1 Sep, 2011 By: John Latchem

Street 9/6/11
$34.99 Blu-ray/DVD combo
Not rated.

The HBO documentary The Battle for Marjah depicts the February 2010 mission to push entrenched Taliban insurgents out of Marjah, a rural district in southern Afghanistan. It represented the largest military operation undertaken by the U.S.-led coalition since the war began.

Battle follows Bravo Company of the 1st Battalion, 6th Marine Regiment, commanded by Capt. Sparks, who prepares his men with a pep talk that may as well be spoken by a coach before a championship football game.

It’s very apropos, as a lot of the troops seem to be treating the operation like a game, and there’s a certain amusement in seeing the Marines taking pride in their kills and complaining about the enemy using bush league tactics such as using women and children to cover their escape.

The deadly stakes are not lost on them. These are men who are fully aware that they or their colleagues could be killed, yet they always speak of their future plans and seeing their families “when” they get home, not “if.”

Battle eschews narration in favor of a few informative title cards, maps to detail location and tactics, and the raw footage of Marines under fire. U.S. forces were joined by the Afghanistan army, but to call this a “joint” operation gives too much credit to the Afghan forces.
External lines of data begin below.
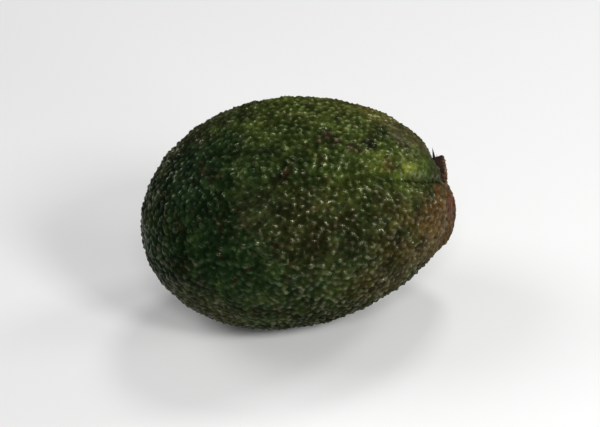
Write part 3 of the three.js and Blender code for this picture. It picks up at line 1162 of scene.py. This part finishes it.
def aimed(name, data, aim, azimuth, elevation, distance):
    """A light or camera that looks at a point from a distance."""
    turn, lift = math.radians(azimuth), math.radians(elevation)
    flat = math.cos(lift)
    back = Vector((math.sin(turn) * flat, -math.cos(turn) * flat, math.sin(lift)))
    holder = put_in_scene(name, data)
    holder.location = aim + back * distance
    holder.rotation_euler = back.to_track_quat("Z", "Y").to_euler()
    return holder


def floor_material(colours):
    """A pale, dull floor with a hint of unevenness."""
    material, tree, shader = new_material("Pale Floor")
    at = add(tree, "ShaderNodeTexCoord").outputs["Object"]
    tone = ramp(tree, noise(tree, at, 0.4), 0.3, 0.7, 0.97, 1.0)
    paint = blend(tree, tone, (0, 0, 0, 1), opaque(colours.floor))
    wire_all(tree, shader, {"Base Color": paint, "Roughness": 0.9})
    return material


def build_floor(colours):
    """The pale floor under the fruit."""
    half = FLOOR_HALF
    corners = [(-half, -half, 0), (half, -half, 0), (half, half, 0), (-half, half, 0)]
    ground = bpy.data.meshes.new("floor")
    ground.from_pydata(corners, [], [(0, 1, 2, 3)])
    ground.materials.append(floor_material(colours))
    floor = put_in_scene("floor", ground)


def build_lights():
    """A dim, cool room and the soft lights."""
    world = bpy.data.worlds.new("Studio")
    world.use_nodes = True
    background = world.node_tree.nodes["Background"]
    wire_all(world.node_tree, background, {"Color": ROOM_COLOUR, "Strength": ROOM_STRENGTH})
    bpy.context.scene.world = world
    for name, azimuth, elevation, distance, size, watts in SOFTBOXES:
        light = bpy.data.lights.new(name, "AREA")
        light.shape = "SQUARE"
        light.size = size
        light.energy = watts
        aimed(name, light, LIGHTS_AIM, azimuth, elevation, distance)


def build_camera():
    """The camera, from above and towards the stem end."""
    camera = bpy.data.cameras.new("camera")
    camera.sensor_width = SENSOR_WIDTH_MM
    camera.lens = VIEW_LENS_MM
    camera.clip_start, camera.clip_end = VIEW_CLIP
    holder = aimed("camera", camera, VIEW_AIM, VIEW_AZIMUTH, VIEW_ELEVATION, VIEW_DISTANCE)
    bpy.context.scene.camera = holder


def build_stage(colours):
    """Pale floor, soft lights and the camera."""
    bpy.context.scene.view_settings.view_transform = "Standard"
    build_floor(colours)
    build_lights()
    build_camera()


# ---- Operators and panel ----


class AVOCADO_OT_skin(Operator):
    """Builds the pebbled skin of the fruit"""

    bl_idname = "avocado.skin"
    bl_label = "Build Skin"

    def execute(self, context):
        build_skin(context.scene.avocado_sizes, context.scene.avocado_colours)
        return {"FINISHED"}


class AVOCADO_OT_button(Operator):
    """Builds the dried stem button"""

    bl_idname = "avocado.button"
    bl_label = "Build Stem Button"

    def execute(self, context):
        build_button(context.scene.avocado_sizes, context.scene.avocado_colours)
        return {"FINISHED"}


class AVOCADO_OT_stage(Operator):
    """Builds the floor, the lights and the camera"""

    bl_idname = "avocado.stage"
    bl_label = "Build Stage"

    def execute(self, context):
        build_stage(context.scene.avocado_colours)
        return {"FINISHED"}


class AVOCADO_PT_panel(Panel):
    """Sizes, colours and build buttons"""

    bl_idname = "AVOCADO_PT_panel"
    bl_label = "Avocado"
    bl_space_type = "VIEW_3D"
    bl_region_type = "UI"
    bl_category = "Avocado"

    def draw(self, context):
        layout = self.layout
        for group in (context.scene.avocado_sizes, context.scene.avocado_colours):
            column = layout.column(align=True)
            for name in group.__annotations__:
                column.prop(group, name)
        for operator in (AVOCADO_OT_skin, AVOCADO_OT_button, AVOCADO_OT_stage):
            layout.operator(operator.bl_idname)


CLASSES = (
    AvocadoSizes,
    AvocadoColours,
    AVOCADO_OT_skin,
    AVOCADO_OT_button,
    AVOCADO_OT_stage,
    AVOCADO_PT_panel,
)


def register():
    for each in CLASSES:
        bpy.utils.register_class(each)
    bpy.types.Scene.avocado_sizes = PointerProperty(type=AvocadoSizes)
    bpy.types.Scene.avocado_colours = PointerProperty(type=AvocadoColours)


def unregister():
    del bpy.types.Scene.avocado_colours
    del bpy.types.Scene.avocado_sizes
    for each in reversed(CLASSES):
        bpy.utils.unregister_class(each)


def main():
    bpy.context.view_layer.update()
    register()
    bpy.ops.avocado.skin()
    bpy.ops.avocado.button()
    bpy.ops.avocado.stage()


if __name__ == "__main__":
    main()
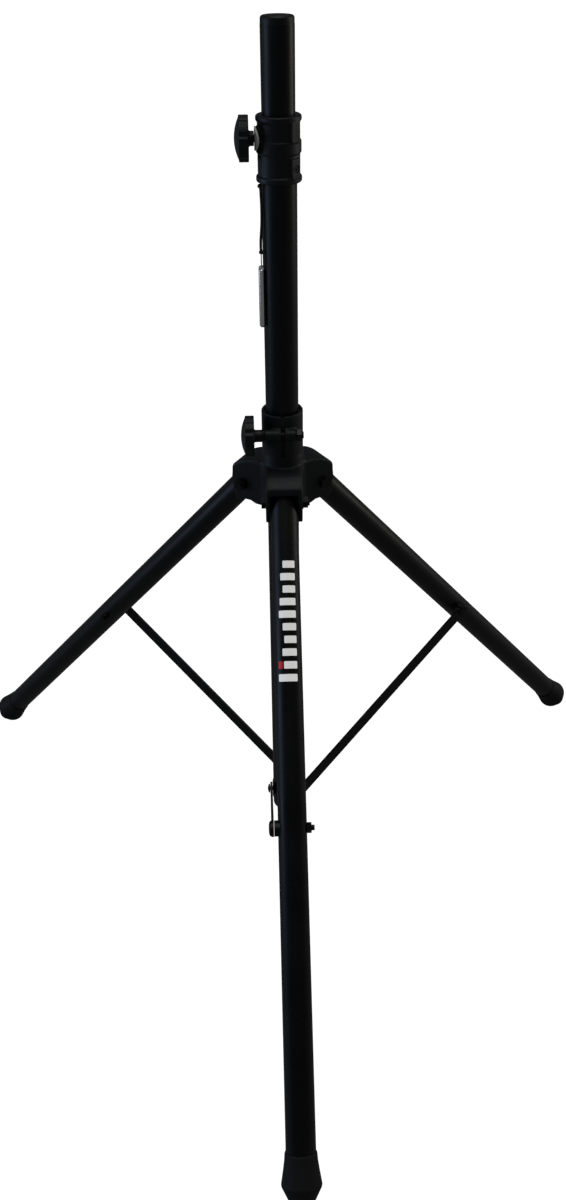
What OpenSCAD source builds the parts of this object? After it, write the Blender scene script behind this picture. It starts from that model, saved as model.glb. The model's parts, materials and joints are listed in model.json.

The Afghan soldiers seem like a parody of an army — undersized, unsure of their training and hesitant to act. They look like children who put on daddy’s uniform, and the Marines seem to be using them as cannon fodder.

And here we begin to see several of the challenges inherent in the overall effort to create a free and stable Afghanistan. The Marjah mission was one of counter-insurgency, which involves convincing the local populace that the Taliban is their enemy while trying to minimize collateral damage.

Except mistakes happen, as when another Marine unit mistakenly fires on a house where several families were told to wait until the fighting ended.

In the film’s most awkward scene, a group of Marines pays $10,000 to one man whose family was wiped out as a Marine PR guy gives his spiel about everyone working together to create a better world. It must be small comfort to this guy, and the whole thing kind of symbolizes the question of what kind of difference American efforts can really make in the region if people think they were better off under the Taliban.

And even when the Marines take the city, the Afghan government sends no support, letting the U.S. forces handle the bulk of maintaining services and order.

For many of these people, the Taliban is the only way of life they know, and they have more ethnic ties to them than to the American outsiders. Many seem ungrateful for American intervention because they don’t comprehend how their lives are supposed to see improvement. Or, as put another way by one of the Marines, they let the Taliban beat them, so what do you expect? (Which is another way of saying that they didn’t fight the Taliban, so the Coalition has to do it for them.)

Regardless of how you feel about the war — and there is plenty here to fuel arguments on both sides — the focus of the film is on the troops tasked with fighting it. And this is as real as it gets.